Out of time: on releasing incarcerated seniors
the true crime that's worth your time
“Manson follower” Leslie Van Houten is getting closer to fresh air. Per an East Bay Times/AP item from late last week, CA governor Gavin Newsom has announced that he won’t ask state authorities to block parole for Van Houten, who has done more than five decades in prison for the murders of Leno and Rosemary La Bianca.
Newsom is (performatively, in my view) more resigned to this outcome than pushing for it,
In a brief statement, the governor’s office said an appeal was unlikely to succeed.
Newsom is disappointed, the statement said.
“More than 50 years after the Manson cult committed these brutal killings, the victims’ families still feel the impact,” the statement said.

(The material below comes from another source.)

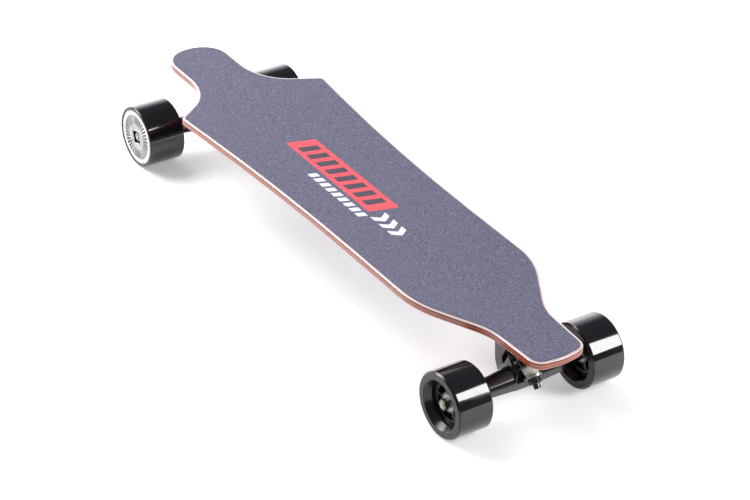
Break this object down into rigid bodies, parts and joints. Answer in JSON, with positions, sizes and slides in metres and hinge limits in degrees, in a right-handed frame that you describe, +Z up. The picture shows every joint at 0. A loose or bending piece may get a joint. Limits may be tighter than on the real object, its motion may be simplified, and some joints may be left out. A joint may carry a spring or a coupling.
{
  "type": "electric skateboard",
  "caption": "Low electric longboard: cut-away concave deck with grip tape, reverse-kingpin trucks, urethane wheels, motors in the rear wheels and a battery tub below.",
  "frame": {"origin": "on the ground under the middle of the board's length and width", "axes": "+X towards the front end, +Y to the left, +Z up"},
  "size_m": [0.919, 0.2624, 0.1279],
  "materials": {
    "maple": "stained red, gloss lacquer on the edge",
    "grip": "coarse abrasive grit",
    "black_metal": "gloss black coat",
    "dark_steel": "blackened steel",
    "steel": "ground steel",
    "zinc": "bright zinc plate",
    "brass": "passivated zinc with a yellow tint",
    "urethane": "cast urethane, glossy",
    "bushing_urethane": "cast urethane, pale",
    "core_plastic": "moulded black",
    "white_cover": "white satin coat",
    "motor_black": "black anodised",
    "magnet": "nickel plated",
    "lamination": "stacked electrical steel",
    "copper": "enamelled copper wire",
    "rubber": "matt",
    "tub_plastic": "vacuum-formed, fine grain",
    "cell_wrap": "shrink sleeve",
    "circuit_board": "solder mask",
    "controller_aluminium": "extruded, bead blasted",
    "button_red": "moulded red"
  },
  "bodies": {
    "board": {"deck": "maple", "grip_tape": "grip", "front_riser_pad": "rubber", "rear_riser_pad": "rubber", "truck_bolts": "dark_steel", "truck_nuts": "zinc", "front_baseplate": "black_metal", "rear_baseplate": "black_metal", "front_pivot_cup": "bushing_urethane", "rear_pivot_cup": "bushing_urethane", "front_kingpin": "dark_steel", "rear_kingpin": "dark_steel", "front_kingpin_nut": "dark_steel", "rear_kingpin_nut": "dark_steel", "front_board_bushing": "bushing_urethane", "rear_board_bushing": "bushing_urethane", "front_road_bushing": "bushing_urethane", "rear_road_bushing": "bushing_urethane", "front_cup_washers": "zinc", "rear_cup_washers": "zinc", "left_motor_cable": "rubber", "right_motor_cable": "rubber", "cable_glands": "core_plastic", "enclosure": "tub_plastic", "enclosure_gasket": "rubber", "enclosure_screws": "dark_steel", "battery_cells": "cell_wrap", "battery_board": "circuit_board", "motor_controller": "controller_aluminium", "charge_socket": "zinc"},
    "front_truck": {"front_hanger": "black_metal", "front_axle": "steel", "front_spacers": "steel", "front_speed_washers": "zinc", "front_axle_nuts": "brass"},
    "rear_truck": {"rear_hanger": "black_metal", "rear_axle": "steel", "rear_axle_nuts": "zinc", "motor_stators": "lamination", "motor_windings": "copper"},
    "front_left_wheel": {"front_left_tyre": "urethane", "front_left_core": "core_plastic", "front_left_bearings": "steel"},
    "rear_left_wheel": {"rear_left_tyre": "urethane", "rear_left_motor_can": "motor_black", "rear_left_motor_cover": "white_cover", "rear_left_cover_screws": "zinc", "rear_left_magnets": "magnet", "rear_left_bearings": "steel"},
    "front_right_wheel": {"front_right_tyre": "urethane", "front_right_core": "core_plastic", "front_right_bearings": "steel"},
    "rear_right_wheel": {"rear_right_tyre": "urethane", "rear_right_motor_can": "motor_black", "rear_right_motor_cover": "white_cover", "rear_right_cover_screws": "zinc", "rear_right_magnets": "magnet", "rear_right_bearings": "steel"},
    "power_button": {"power_button": "button_red"},
    "charge_cap": {"charge_cap": "rubber"}
  },
  "joints": [
    {"name": "front_steer", "type": "hinge", "parent": "board", "child": "front_truck", "pos_m": [0.3895, 0, 0.069], "axis": [0.7071, 0, 0.7071], "range_deg": [-15, 15], "stiffness_Nm_per_rad": 60, "deforming": ["front_board_bushing", "front_road_bushing"]},
    {"name": "rear_steer", "type": "hinge", "parent": "board", "child": "rear_truck", "pos_m": [-0.3845, 0, 0.069], "axis": [-0.7071, 0, 0.7071], "range_deg": [-15, 15], "stiffness_Nm_per_rad": 60, "deforming": ["rear_board_bushing", "rear_road_bushing", "left_motor_cable", "right_motor_cable"]},
    {"name": "front_left_spin", "type": "hinge", "parent": "front_truck", "child": "front_left_wheel", "pos_m": [0.3835, 0.10325, 0.045], "axis": [0, 1, 0], "continuous": true},
    {"name": "front_right_spin", "type": "hinge", "parent": "front_truck", "child": "front_right_wheel", "pos_m": [0.3835, -0.10325, 0.045], "axis": [0, 1, 0], "continuous": true},
    {"name": "rear_left_spin", "type": "hinge", "parent": "rear_truck", "child": "rear_left_wheel", "pos_m": [-0.3785, 0.10325, 0.045], "axis": [0, 1, 0], "continuous": true},
    {"name": "rear_right_spin", "type": "hinge", "parent": "rear_truck", "child": "rear_right_wheel", "pos_m": [-0.3785, -0.10325, 0.045], "axis": [0, 1, 0], "continuous": true},
    {"name": "power_button_press", "type": "slide", "parent": "board", "child": "power_button", "axis": [0, 1, 0], "range_m": [0, 0.0012], "stiffness_N_per_m": 400},
    {"name": "charge_cap_swing", "type": "hinge", "parent": "board", "child": "charge_cap", "pos_m": [-0.18633, -0.0701, 0.1015], "axis": [-1, 0, 0], "range_deg": [0, 85]}
  ]
}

because it costs him nothing politically to oppose Van Houten’s release, but said release likely costs him nothing politically either. Van Houten is 73 and, as her attorney notes in the same piece, lacks basic iPhone-era life skills required to raise hell on the outside (I’m paraphrasing), in addition to having seemingly rehabilitated herself with good works behind bars.
But she participated in one of the highest-profile murders of the 20th century; should that matter? Should her age matter? Contemplating the prospect of Jeffrey MacDonald’s compassionate release a couple years ago, I said that at his age, he’s unlikely to repeat his crimes, but it’s a slightly different set of circs (MacDonald, whose speedy-trial rights may have been violated, still claims he didn’t do it, etc. and so on). And then there’s Winnie Ruth Judd, who may finally have scored a pardon in Arizona at age 66 because they could let her go, or they could…watch her escape. For the eighth time.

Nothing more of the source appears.